The adage, “Absence makes the heart grow fonder,” couldn’t be more true as we move into the fourth month of working from home. We’ve all shifted from our shared physical spaces of workplaces and concert halls and library meeting rooms to virtual ones. Let’s take a look at how ProMusica has continued to connect with our Columbus community over the last few months:
Friday the 13th: While our wonderful string quartet was programmed to play a sensory-friendly concert at the Columbus Metropolitan Library – Whetstone Branch on Saturday, March 14, we knew the stay-at-home order was imminent. Therefore, on Friday, March 13, we flew into action. Of course, the internet at the office was down that morning, so I ran to the nearest library, which was slated to close soon, to print music for the string quartet while Matt manned the phones.
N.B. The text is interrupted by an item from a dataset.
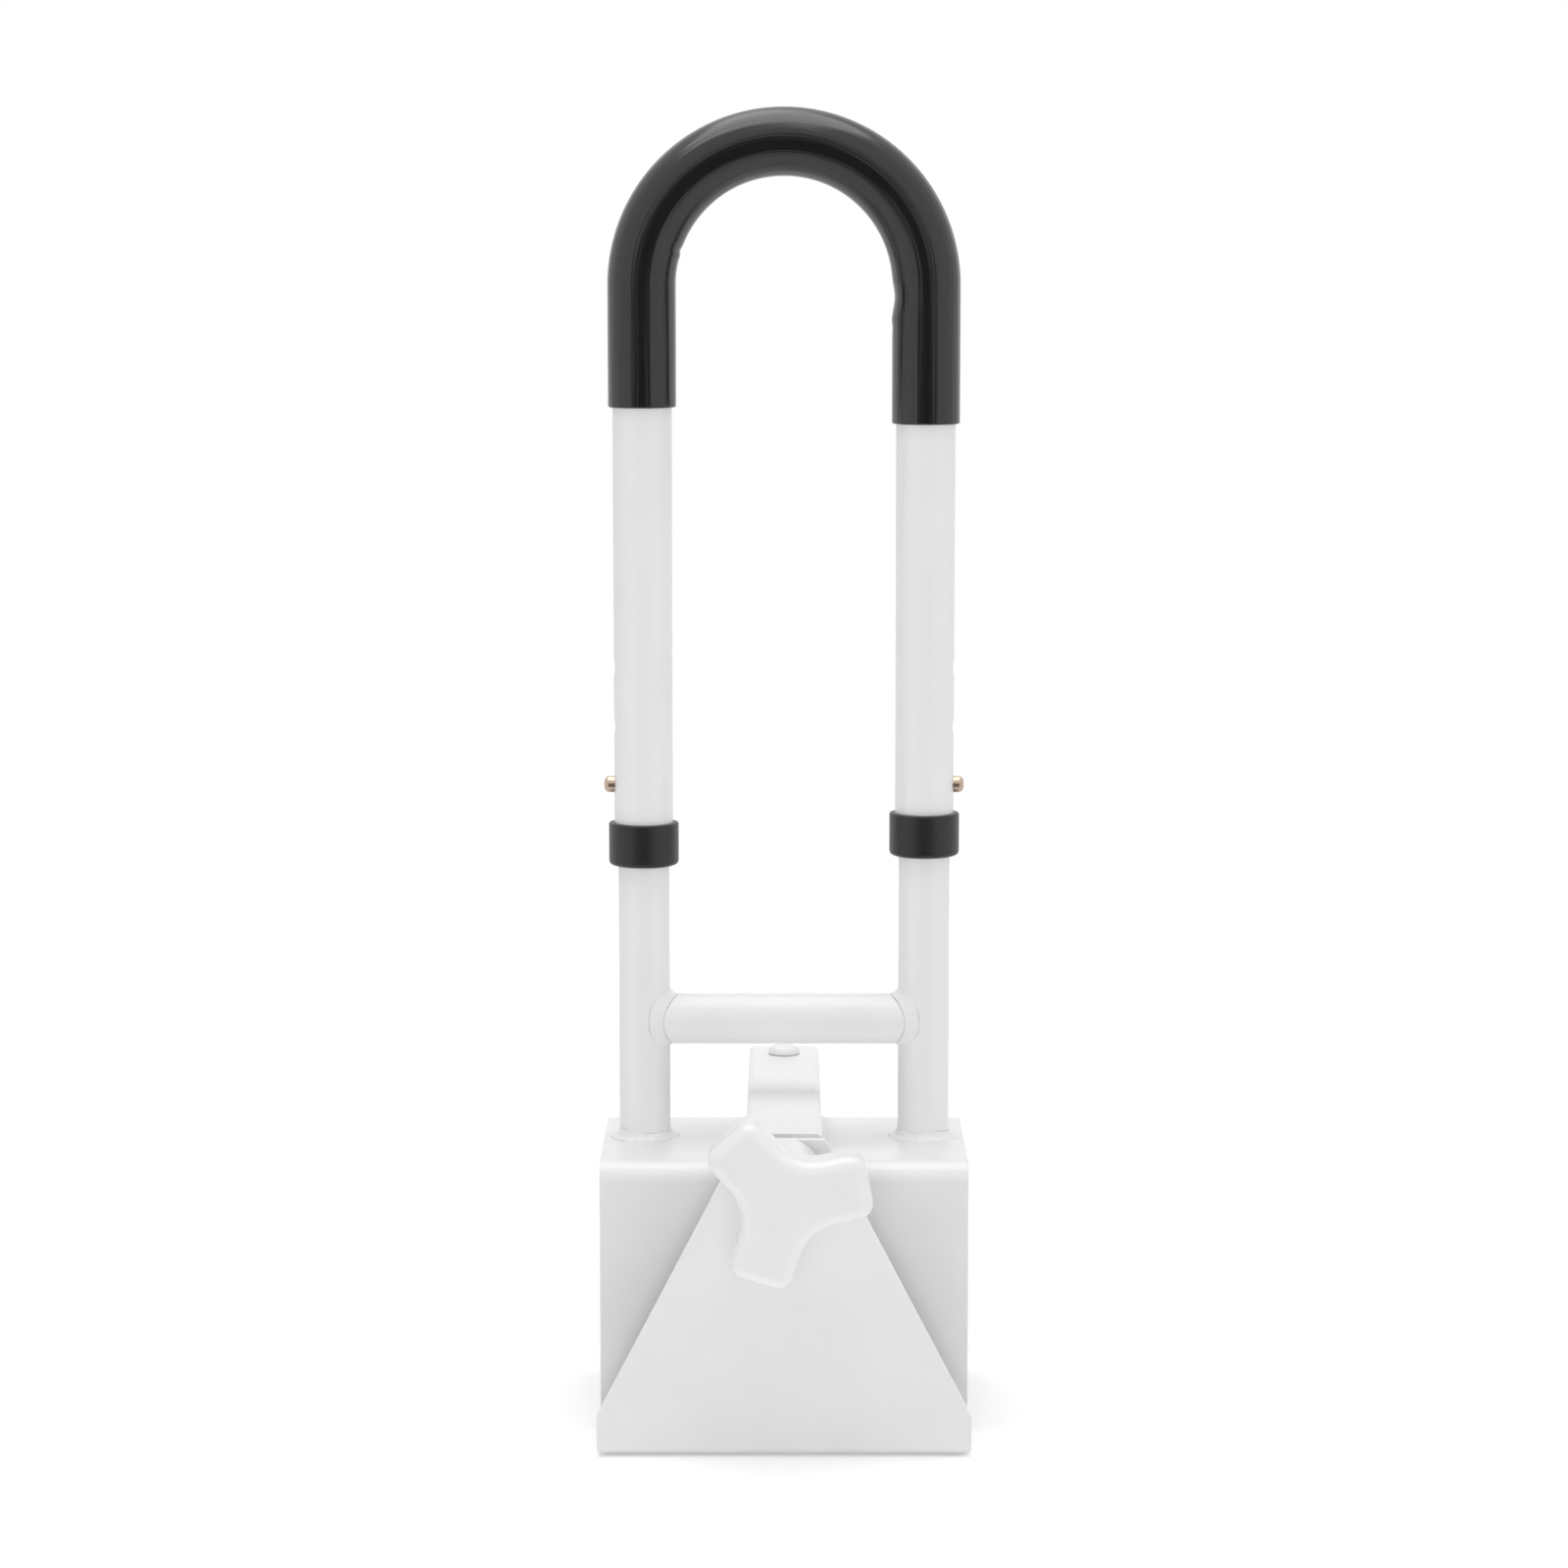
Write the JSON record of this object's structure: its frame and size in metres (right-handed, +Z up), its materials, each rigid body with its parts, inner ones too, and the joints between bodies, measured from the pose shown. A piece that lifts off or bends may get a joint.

Janet reached out to Haven Collective, our neighbors, to ask whether we could borrow their gorgeous space to film, and Brittany contacted our friends at Ologie to borrow camera equipment. It’s a beautiful thing to see communities help one another. When the quartet arrived to record the family concert just a few hours later, Matt operated the camera, Brittany captured photos for social media, and the quartet performed as if they had their wide-eyed audience listening. Just another day in the life of ProMusica.
ProMusica musicians Eric Kline, Brett Allen, Heather Kufchak, and Cora Kuyvenhoven perform.
School’s Out: All of the schools were shut down, but that didn’t mean Play Us Forward came to a halt. Karen Koger and Jasmine Tunac, our Teaching Artists, reached out to the administrators of Columbus Collegiate Academy’s Main Street and Dana campuses, and Graham Elementary & Middle School, who helped them set up virtual classrooms. From there, they created class content that continued to hone their students’ musical talents. Karen drove to her students’ homes to tune their violins (in a socially distant and safe manner!) so they could participate in virtual private lessons, dropped off goodie bags for her graduating eighth graders, and even made a trip to Indiana to acquire instruments so that her students would be well equipped when they come together an orchestra again. We are thankful to both our Play Us Forward instructors for their dedication to their students and to our schools’ administrators for making learning possible!
We aren’t the only ones who are thankful. One of our students wrote this sweet message: “I have been missing the weekly violin classes though, you should have seen my face when I saw the invite for this Google classroom, I [was] so happy I almost cried.”
Musical Moments: I’m one of few millennials who still prefers phone calls to texting, so one might imagine how I gawked at the steep learning curve of using technology to produce our Virtual Storytimes, which included learning video production programs, editing programs, digital audio devices, streaming software, etc. Now having run the gamut, I can say it’s been one of my favorite projects, working with our musicians to curate a program for our youngest audiences. I am thankful for all the musicians and their patience as we worked through our technical difficulties, but I think we all had fun singing children’s songs together, talking about the letter of the day, presenting show-and-tells with various instruments, and putting music to words for each story.
We certainly had fun making Vadim and David’s storytime! Here’s a blooper reel.
A pervasive theme during this time is the notion that humans thrive on community. We need our face-to-face connections, the freedom to hug one another, and to palpably feel each other’s sorrow and grief without a screen. We want to express ourselves to one another in each other’s company. For me, this is the power of music – the musicians and conductor expressing themselves in a musical work while the audience empathizes and thereby shares an experience together with the musicians.
Brinton Smith said, “You must protect your belief that the music is part of something greater than yourself – greater than any of us.” He was referring to Jasha Heifetz, who said, “There is no top. There are always further heights to reach,” and Brinton was correct in in saying that there is always more beauty, more insight, more heartbreak, and more music to be found. Thank you, Columbus, for letting us laugh with your little ones, grow alongside your students, and continue to share music with you.